TO BE DONE:
Print, exactly as they stand, the lines from the start of the listing to the line containing "are in millimetres.", inclusive.
** Begin **
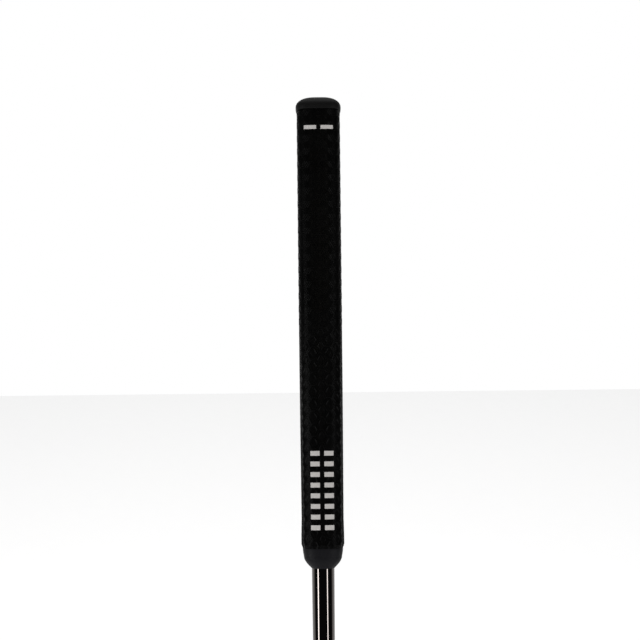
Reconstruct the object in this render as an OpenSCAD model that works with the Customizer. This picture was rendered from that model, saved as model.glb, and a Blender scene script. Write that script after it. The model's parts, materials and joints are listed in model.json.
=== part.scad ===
// Blade putter at address: the sole rests on z = 0 and the shaft leans towards the heel.
// +X points to the heel, -Y is the way the face looks, +Z is up. All sizes are in millimetres.

/* [Club] */
// Length along the shaft axis, from the ground to the top of the grip cap
club_length = 863.6; // [812.8:12.7:914.4]
// Angle between the shaft and the ground
lie_angle = 70; // [68:0.5:73]
// Backward lean of the face
loft_angle = 3; // [2:0.5:4]
// Where the shaft axis meets the ground, from the middle of the sole towards the heel
shaft_at_ground = 31; // [30:0.5:33]

/* [Head] */
// Toe to heel
head_length = 116; // [112:1:122]
// Leading edge to trailing edge
head_depth = 29; // [28.5:0.5:32]
// Ground to topline
head_height = 24.8; // [24.4:0.1:26.5]
// Thickness of the wall behind the face, which is also that of the topline
topline = 6.2; // [6:0.1:7.2]
// Height of the flange where it meets that wall
flange_height = 7.2; // [7:0.1:8.5]
// Half the distance between the two bumpers
cavity_half = 30.5; // [28:0.5:31]
// Edge radius of the toe and heel at the sole
sole_corner = 11; // [8:0.5:12]

/* [Plumber's neck] */
// Outer diameter of the boss that holds the shaft
boss_d = 13; // [12.8:0.1:14]
// Underside of the boss, measured along the shaft from the ground
boss_start = 50; // [47:0.5:53]
// Length of the boss
boss_length = 33; // [32:0.5:38]
// Depth of the shaft bore
bore_depth = 30; // [25:0.5:31]
// Height of the arm between boss and post
arm_height = 10.5; // [10:0.5:12.5]
// Width of the post, toe to heel
post_width = 12.6; // [11.5:0.1:13]
// Thickness of the post, front to back
post_depth = 9; // [8.5:0.1:9.5]

/* [Sole weights] */
// Diameter of a weight's disc
weight_d = 14.6; // [13:0.1:15]
// Thickness of the disc
weight_t = 4.3; // [3.5:0.1:4.6]
// Diameter of its threaded shank
shank_d = 8; // [6:0.5:8.5]
// Length of the shank
shank_length = 6; // [5:0.5:6.5]
// Distance of each weight from the middle of the sole
weight_at = 39; // [38.5:0.5:40]
// Width across the flats of the hexagonal socket
socket_flats = 5; // [4:0.5:5]

/* [Shaft] */
// Butt diameter, .600 inch
butt_d = 15.24; // [14.73:0.01:15.24]
// Diameter of the parallel tip, .370 inch
tip_d = 9.4; // [9.4:0.01:9.65]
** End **
RESPONSE:
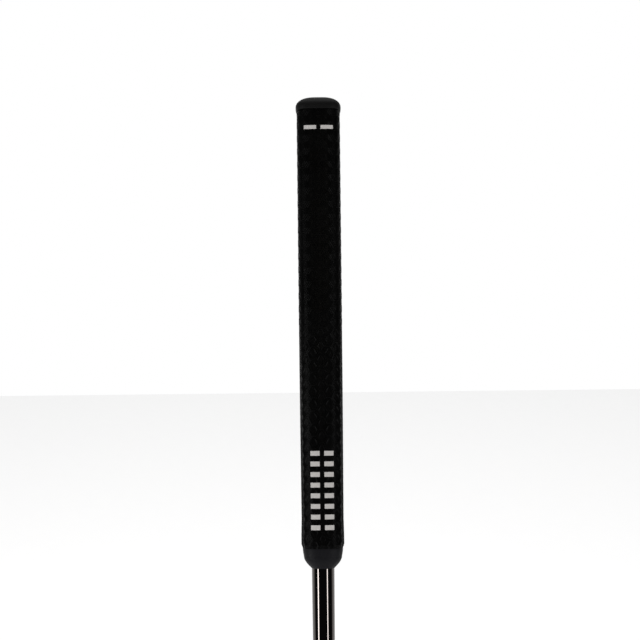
Reconstruct the object in this render as an OpenSCAD model that works with the Customizer. This picture was rendered from that model, saved as model.glb, and a Blender scene script. Write that script after it. The model's parts, materials and joints are listed in model.json.
=== part.scad ===
// Blade putter at address: the sole rests on z = 0 and the shaft leans towards the heel.
// +X points to the heel, -Y is the way the face looks, +Z is up. All sizes are in millimetres.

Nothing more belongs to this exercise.